Please say its good! We had our first snow on the plains here today and lost power twice which meant I lost all my revisions and had to start anew. One day I will learn to hit that save button more often.
still a bit of hard line dead center but looks good ..
It's beautiful Frankie! This wall will be decorating my screen at work. When you're cooped up in an office with no windows, something like this can be quite refreshing to look at!
Yes, I think that's good enough...
The 'right' mix of elements with no glaring issues of short-cut-taking.
Whenever a graphic [or anything] goes through a sequence of revisions/changes it's crucial to keep copies along the 'way'.
That aircraft cockpit I posted in the screenshots thread has been backed up regularly as there's a heck of a lot of work in it to 'lose'. The coding co-ordinates alone for each 'gauge' element would take probably a week to replicate from scratch... and that doesn't take into account the graphics...or the individual gauge coding. To do it all again would likely be the whole month it took to do it the first time.
Instead, I've started on a second plane... and learning from the first it'll probably be done in half the time...
Makes them Ol Step.rc's liike like childs play huh?
Oh, trust me, I have more versions of this psd on my computer than any I have ever done before, but when the power went off, I lost all revisions I had done today because I had not saved yet!

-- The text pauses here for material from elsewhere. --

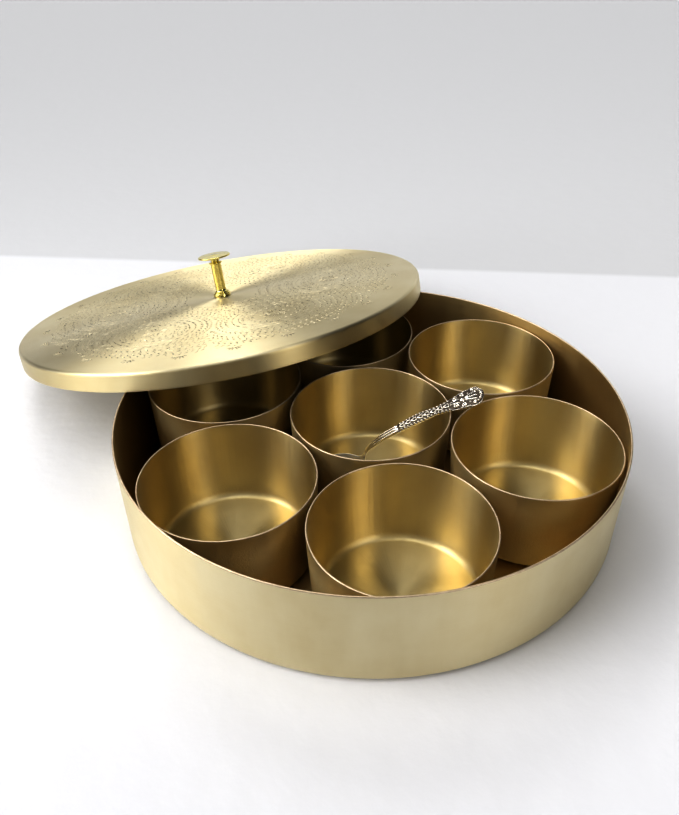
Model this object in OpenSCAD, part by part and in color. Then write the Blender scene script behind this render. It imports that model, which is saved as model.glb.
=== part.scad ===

Been an interesting experience and hope to do it again sometime when I don't have quite so much work to do. I'll try not to start out with such a poor image next go round! I did learn some important things and did keep notes.
Thanks for liking the "finished" product (I know, nothing is ever finished). It was a lot of hard work but worth it for the knowledge I hope I gained.
Fishing looks real good there Frankief. Think I'll head on down there and set up house for a day or two. Hard work deserves something special.